Written task
Find each line containing the string "Write". Copy it.

Record excerpts

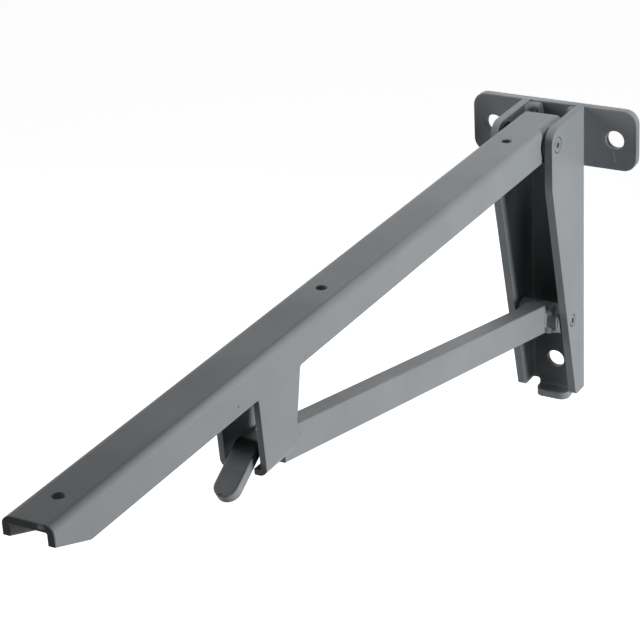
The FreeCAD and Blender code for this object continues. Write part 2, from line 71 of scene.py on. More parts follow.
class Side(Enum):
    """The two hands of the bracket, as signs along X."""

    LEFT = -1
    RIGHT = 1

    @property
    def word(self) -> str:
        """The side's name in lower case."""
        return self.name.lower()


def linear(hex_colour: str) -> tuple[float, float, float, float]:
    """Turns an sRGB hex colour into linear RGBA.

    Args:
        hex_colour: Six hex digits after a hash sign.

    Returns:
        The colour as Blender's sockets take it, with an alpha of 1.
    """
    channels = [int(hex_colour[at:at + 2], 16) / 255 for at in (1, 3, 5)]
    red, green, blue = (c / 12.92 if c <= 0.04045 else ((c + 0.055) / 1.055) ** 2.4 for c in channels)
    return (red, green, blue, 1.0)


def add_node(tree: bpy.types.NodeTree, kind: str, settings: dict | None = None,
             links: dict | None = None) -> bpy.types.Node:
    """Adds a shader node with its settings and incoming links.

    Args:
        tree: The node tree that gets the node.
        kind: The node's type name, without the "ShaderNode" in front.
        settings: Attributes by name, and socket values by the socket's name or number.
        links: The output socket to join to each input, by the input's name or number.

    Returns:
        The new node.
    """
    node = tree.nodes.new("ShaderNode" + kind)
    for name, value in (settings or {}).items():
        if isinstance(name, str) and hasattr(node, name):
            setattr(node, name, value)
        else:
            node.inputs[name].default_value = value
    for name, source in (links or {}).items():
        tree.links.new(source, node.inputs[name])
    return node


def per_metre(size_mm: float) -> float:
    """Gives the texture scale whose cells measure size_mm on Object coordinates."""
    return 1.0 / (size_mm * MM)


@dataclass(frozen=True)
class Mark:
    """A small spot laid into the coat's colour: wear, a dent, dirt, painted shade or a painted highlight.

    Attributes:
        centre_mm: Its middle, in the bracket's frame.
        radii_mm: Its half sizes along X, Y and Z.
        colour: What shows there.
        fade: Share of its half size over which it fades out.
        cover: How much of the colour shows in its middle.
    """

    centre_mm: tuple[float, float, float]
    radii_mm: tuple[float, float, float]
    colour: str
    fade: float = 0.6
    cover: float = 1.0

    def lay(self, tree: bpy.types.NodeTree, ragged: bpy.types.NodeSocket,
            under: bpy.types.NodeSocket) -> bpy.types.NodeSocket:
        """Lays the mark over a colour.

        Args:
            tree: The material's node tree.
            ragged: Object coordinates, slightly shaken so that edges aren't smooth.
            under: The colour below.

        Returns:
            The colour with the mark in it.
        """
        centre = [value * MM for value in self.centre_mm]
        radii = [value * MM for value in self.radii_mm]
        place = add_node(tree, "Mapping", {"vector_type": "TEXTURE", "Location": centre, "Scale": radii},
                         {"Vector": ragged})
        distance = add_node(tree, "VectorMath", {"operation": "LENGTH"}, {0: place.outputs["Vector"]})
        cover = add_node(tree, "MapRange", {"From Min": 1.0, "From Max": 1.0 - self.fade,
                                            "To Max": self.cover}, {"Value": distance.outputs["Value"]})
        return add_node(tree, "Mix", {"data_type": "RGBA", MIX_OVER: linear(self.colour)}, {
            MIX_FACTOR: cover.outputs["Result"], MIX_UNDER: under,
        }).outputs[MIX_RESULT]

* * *

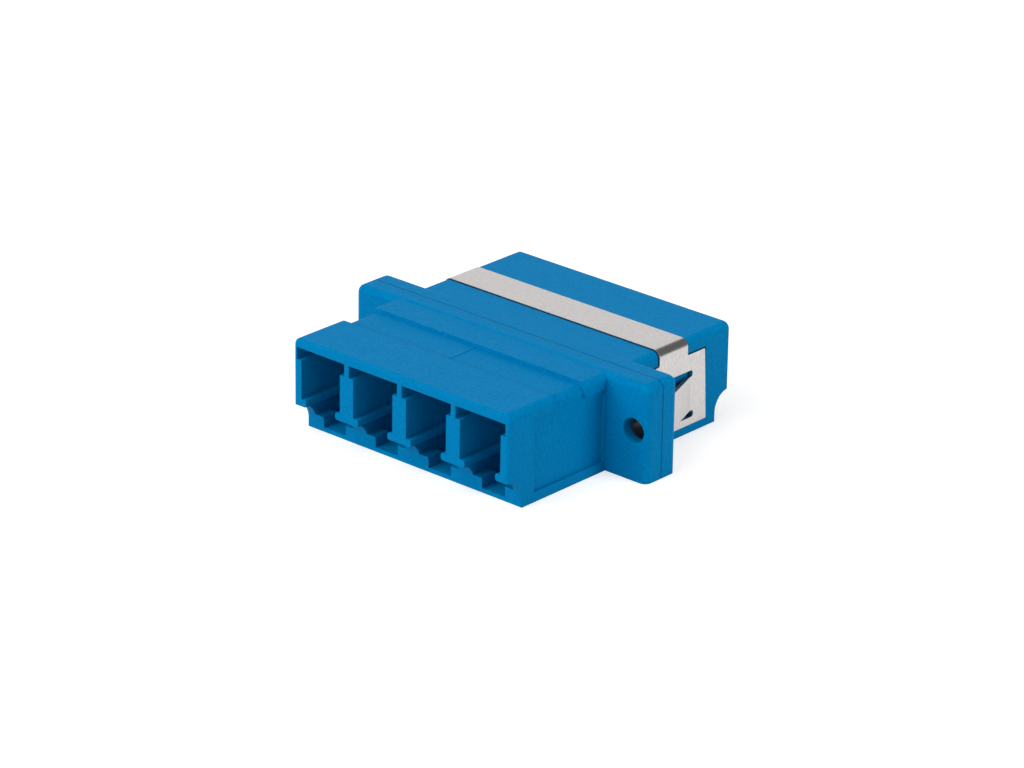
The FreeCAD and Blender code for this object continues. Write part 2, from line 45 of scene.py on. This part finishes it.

Written response
The FreeCAD and Blender code for this object continues. Write part 2, from line 71 of scene.py on. More parts follow.
The FreeCAD and Blender code for this object continues. Write part 2, from line 45 of scene.py on. This part finishes it.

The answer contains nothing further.